Thanks dude for this information

Explain why half wave rectifier is called a poor device for rectification??

Hello Rajibul,

The answer to your question is already in the article.

Maximum rectification that can occur in Half wave rectifier is 40.6%. That means, 59.4% of the signal gets waste in the process. Refer to the equation in the article. Below that, there is an explanation. While the efficiency of Full wave rectifier is 81.2%. That means, only 18.8% of the signal get waste.

Hence have wave rectifier is called a poor device for rectification.

If you have any other question, you can ask in the comment.

Sir,

In the input ac power expression why we take RMS value of I. Input current is a full sine wave, but in Irms expression we take only 0 to pi value(half wave o/p).

Please guide me, sir.

Hi Ritesh,

Sorry for late reply… here is the solution.

Irms expression is related from the AC power Type. For full-wave, it is Irms = Ipk/sqrt(2) but for half wave, it is Irms = Ipk/2

Thank You for this

Welcome Saptarshi,

We are glad that you find our website helpful. Share the article with your friends too. This keeps us encourage to produce quality and helpful content. ?
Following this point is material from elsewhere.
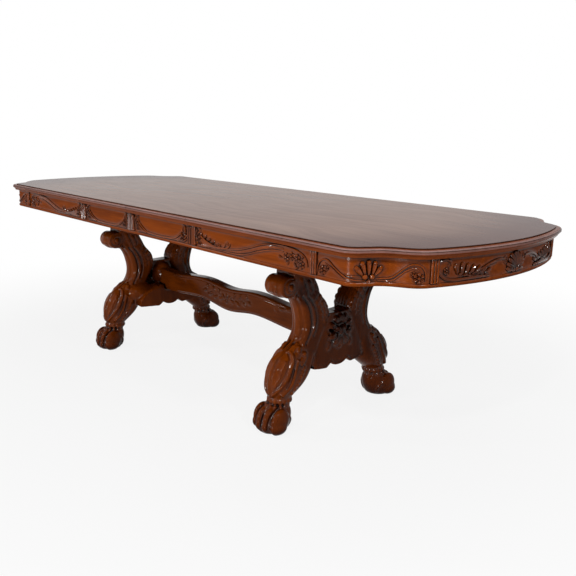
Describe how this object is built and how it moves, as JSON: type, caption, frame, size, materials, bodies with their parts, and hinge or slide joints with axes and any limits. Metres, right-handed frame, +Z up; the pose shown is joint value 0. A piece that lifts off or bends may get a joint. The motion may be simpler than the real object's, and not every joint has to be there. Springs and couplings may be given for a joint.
{
  "type": "extending dining table",
  "caption": "Long extending dining table with a serpentine-cornered top, two drop-in leaves, carved aprons and lion-paw pedestals joined by a wavy stretcher.",
  "frame": {"origin": "on the floor under the middle of the extended table, at the seam between the two leaves", "axes": "+X along the table to the end that is nearer in the picture, -Y towards the long front side, +Z up"},
  "size_m": [2.7438, 1.022, 0.77],
  "materials": {
    "top_veneer": "glossy lacquered cherry or walnut veneer, grain along the leaves",
    "carved_wood": "glossy reddish brown lacquer with a dark glaze in the recesses",
    "frame_wood": "plain satin hardwood",
    "steel": "zinc plated, satin",
    "brass": "satin",
    "glide": "dark nylon, matt"
  },
  "bodies": {
    "base": {"leg_front_right": "carved_wood", "leg_front_left": "carved_wood", "leg_back_right": "carved_wood", "leg_back_left": "carved_wood", "pedestal_panel_right": "carved_wood", "pedestal_panel_left": "carved_wood", "pedestal_block_right": "carved_wood", "pedestal_block_left": "carved_wood", "stretcher": "carved_wood", "bolster_right": "frame_wood", "bolster_left": "frame_wood", "slide_rail_front": "frame_wood", "slide_rail_back": "frame_wood", "rail_ties": "frame_wood", "pinion_bar": "frame_wood", "pinion_stud": "steel", "bolster_bolts": "steel", "foot_glides": "glide"},
    "pinion": {"pinion": "steel"},
    "half_right": {"top_right": "top_veneer", "side_apron_front_right": "carved_wood", "side_apron_back_right": "carved_wood", "corner_apron_front_right": "carved_wood", "corner_apron_back_right": "carved_wood", "end_apron_right": "carved_wood", "pilasters_right": "carved_wood", "runner_front_right": "frame_wood", "runner_back_right": "frame_wood", "corner_blocks_right": "frame_wood", "rack_right": "steel", "lock_plates_right": "brass", "leaf_pins_right": "brass"},
    "leaf_right_unit": {"leaf_right": "top_veneer", "leaf_apron_front_right": "carved_wood", "leaf_apron_back_right": "carved_wood", "leaf_battens_right": "frame_wood", "lock_catches_right": "brass"},
    "half_left": {"top_left": "top_veneer", "side_apron_front_left": "carved_wood", "side_apron_back_left": "carved_wood", "corner_apron_front_left": "carved_wood", "corner_apron_back_left": "carved_wood", "end_apron_left": "carved_wood", "pilasters_left": "carved_wood", "runner_front_left": "frame_wood", "runner_back_left": "frame_wood", "corner_blocks_left": "frame_wood", "rack_left": "steel", "lock_plates_left": "brass", "leaf_pins_left": "brass"},
    "leaf_left_unit": {"leaf_left": "top_veneer", "leaf_apron_front_left": "carved_wood", "leaf_apron_back_left": "carved_wood", "leaf_battens_left": "frame_wood", "lock_catches_left": "brass"},
    "lever_front_right": {"lock_lever_front_right": "brass"},
    "lever_front_left": {"lock_lever_front_left": "brass"},
    "lever_back_right": {"lock_lever_back_right": "brass"},
    "lever_back_left": {"lock_lever_back_left": "brass"}
  },
  "joints": [
    {"name": "half_right_slide", "type": "slide", "parent": "base", "child": "half_right", "axis": [1, 0, 0], "range_m": [0, 0.04]},
    {"name": "half_left_slide", "type": "slide", "parent": "base", "child": "half_left", "axis": [-1, 0, 0], "range_m": [0, 0.04]},
    {"name": "pinion_spin", "type": "hinge", "parent": "base", "child": "pinion", "pos_m": [0, 0, 0.7253], "axis": [0, 0, 1], "range_deg": [-72, 0]},
    {"name": "leaf_right_lift", "type": "slide", "parent": "base", "child": "leaf_right_unit", "axis": [0, 0, 1], "range_m": [0, 0.15]},
    {"name": "leaf_left_lift", "type": "slide", "parent": "base", "child": "leaf_left_unit", "axis": [0, 0, 1], "range_m": [0, 0.15]},
    {"name": "lever_front_right_turn", "type": "hinge", "parent": "half_right", "child": "lever_front_right", "pos_m": [0.436, -0.32, 0.7377], "axis": [0, 0, 1], "range_deg": [0, 75]},
    {"name": "lever_back_right_turn", "type": "hinge", "parent": "half_right", "child": "lever_back_right", "pos_m": [0.436, 0.32, 0.7377], "axis": [0, 0, 1], "range_deg": [-75, 0]},
    {"name": "lever_front_left_turn", "type": "hinge", "parent": "half_left", "child": "lever_front_left", "pos_m": [-0.436, -0.32, 0.7377], "axis": [0, 0, 1], "range_deg": [-75, 0]},
    {"name": "lever_back_left_turn", "type": "hinge", "parent": "half_left", "child": "lever_back_left", "pos_m": [-0.436, 0.32, 0.7377], "axis": [0, 0, 1], "range_deg": [0, 75]}
  ],
  "couplings": [
    {"joint": "half_left_slide", "follows": "half_right_slide", "ratio": 1},
    {"joint": "pinion_spin", "follows": "half_right_slide", "rad_per_m": -31.25}
  ]
}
Efficiency is DC power to the load / ac power obtained by the secondary transformer …but the ac power obtained is not DC…it is full wave …then y is the rms value of rectified wave taken into consideration??

See for the negative half cycle there is voltage and current in the primary of the transformer but there is no current in the secondary due to high resistance of reverse biasing. So the waveform of the current is having only positive cycle before entering the diode and coming out of the diode, but no negative cycle. So coming out of it, there is pulsating dc whose output power we calculate. Now before entering the diode the waveform is same, thus if there would be an ac that had the rms value of that current waveform, then what power had it produced is calculated. And thus we solve for the efficiency that what would have been the dc’s effect to that of the ac’s.

Thanks, Shivam for the comment. I don’t know how I skipped this question from Preeti. We are glad that people like you are here to help others.